Le matin de sa sortie en français, j’ai acheté le livre en version numérique. Je l’ai relu presque d’une traite. C’est toujours aussi beau, touchant, poignant.

OÙ TROUVER Un bref instant de splendeur ?

J’ai lu le premier roman d’Ocean Vuong en anglais (On Earth We’re Briefly Gorgeous). Mais il est sorti le 7 janvier 2021 chez Gallimard. La traduction française est de Marguerite Capelle – et elle est très bonne ! Vous pouvez dès à présent le commander dans toutes les bonnes librairies.

QUE LIRE APRÈS ?

Si vous aimez l’écriture d’Ocean Vuong, je vous recommande chaudement son recueil de poèmes : Night Sky with Exit Wounds. Une traduction française a été publiée chez Mémoire d’encrier sous le titre Ciel de nuit blessé par balles.
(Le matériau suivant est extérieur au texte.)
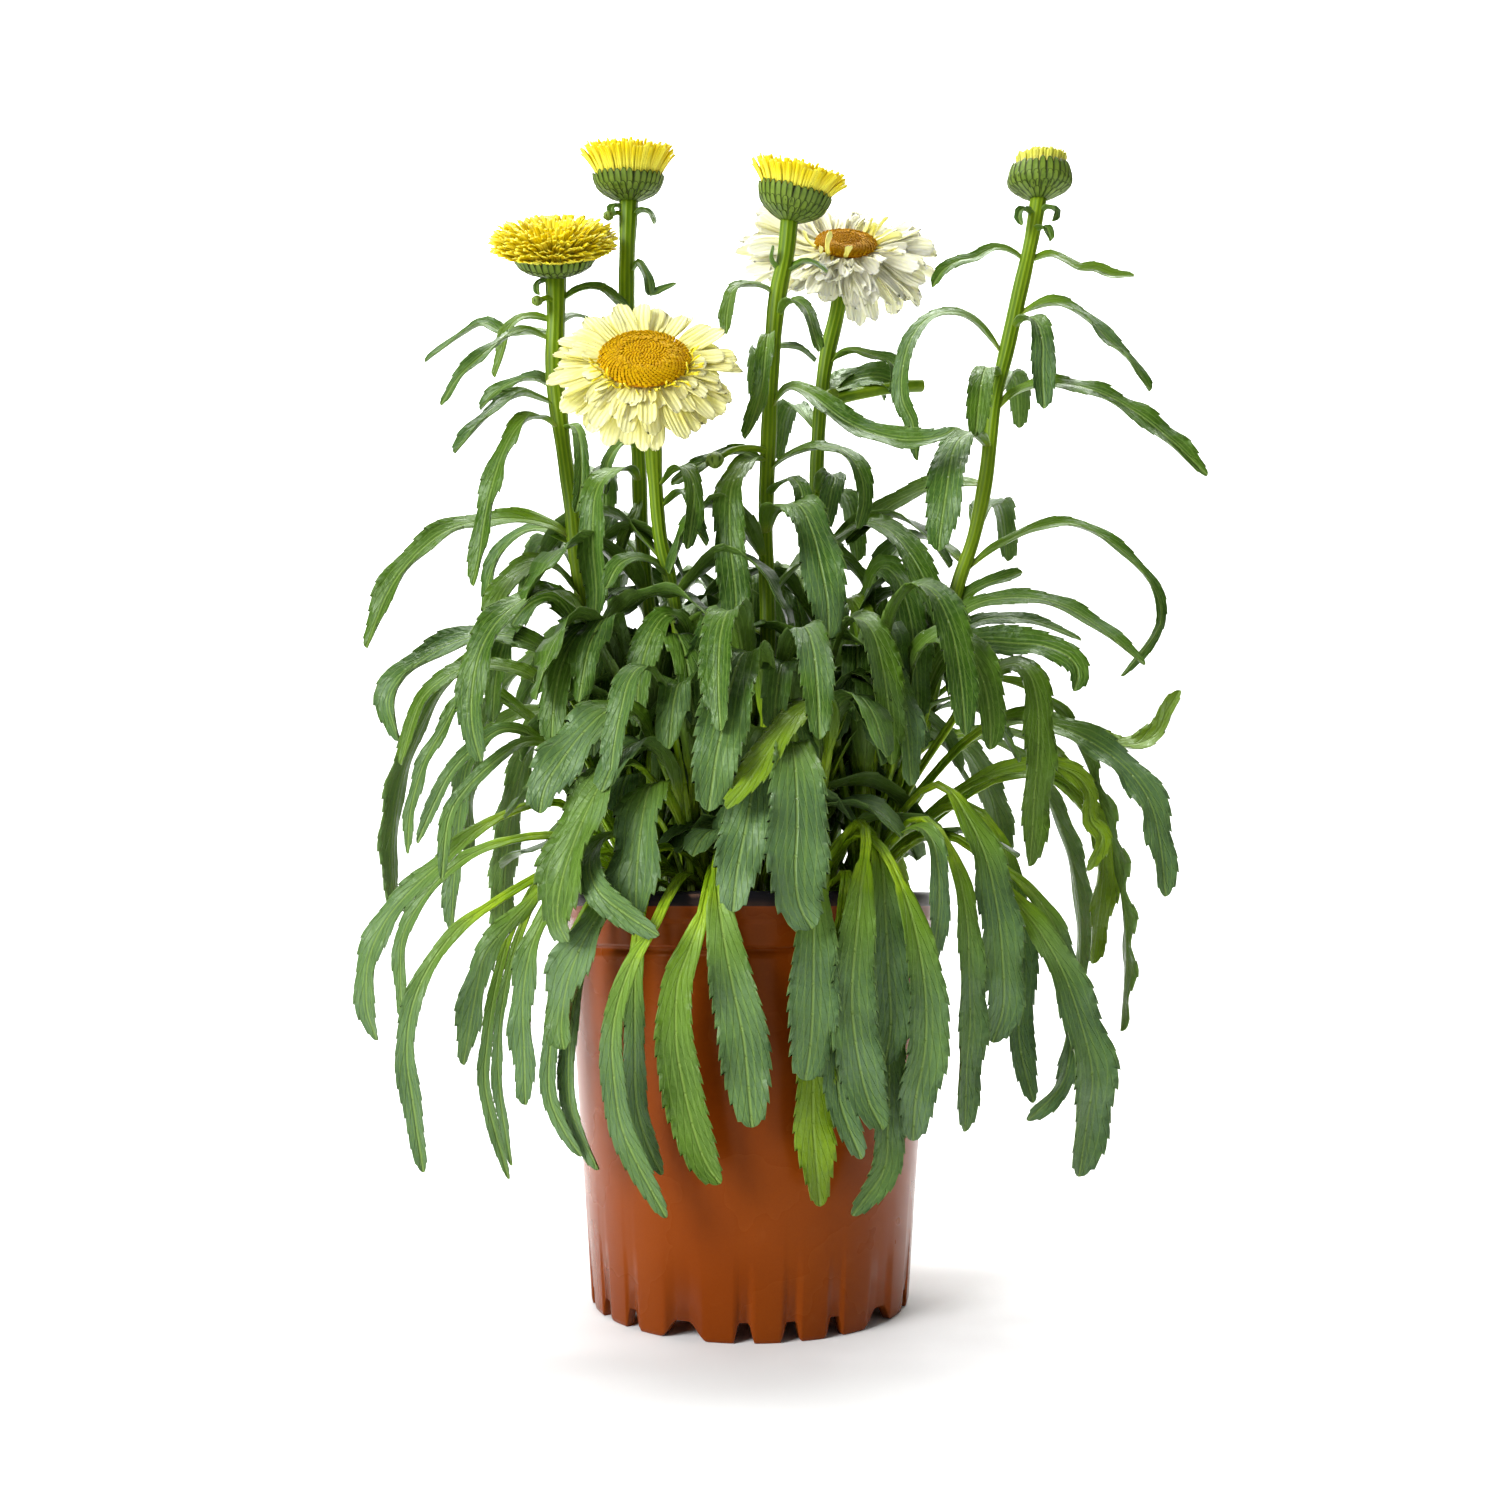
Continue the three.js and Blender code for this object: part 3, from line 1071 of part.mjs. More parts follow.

Et moi je vais continuer dans ma lancée et vous parler d’autres livres LGBTQI traduits qui sortent à la rentrée :

Un bref instant de splendeur, Ocean Vuong est un livre qui se passe aux États-Unis.

3 Commentaires

  1. Autist Reading 28 / 11 / 2020

    Ah, tu m’as fait une fausse joie : j’ai cru qu’il était enfin paru ici. J’attends ce jour depuis que j’ai lu ce roman pour pouvoir l’offrir autour de moi.
    Comme toi, c’est un de mes (rares) coups de cœur 2020.
    Pour autant, comme je suis assez peu réceptif à la poésie (quand elle est un genre à part entière), j’hésite toujours à me plonger dans son recueil de poèmes.

    • Autist Reading 28 / 11 / 2020

      Je suis en train de voir si j’ai de quoi participer à #monaventlittéraire2020 organisé par Nicole de Mots à Mots et Delphine-Olympe… et je m’aperçois qu’en fait On Earth We’re Briefly Gorgeous a été un des mes coups de cœur 2019!!! C’est dire combien son souvenir est encore vivace dans mon esprit.

      • Florian 28 / 11 / 2020 — Le Dévorateur

        Ah tu es au taquet ! J’avais à peine publier l’article que tu commentais déjà !
        Oui, je l’ai lu moi-même assez longtemps après sa sortie en anglais. Mais c’est le genre de livres je pense qui reste à l’esprit très longtemps après lecture. C’est vraiment un livre incroyable. Pour la poésie, je comprends tes réticences, ayant moi-même du mal avec ce genre. Pourtant, Ocean Vuong fait partie des rares exceptions chez moi.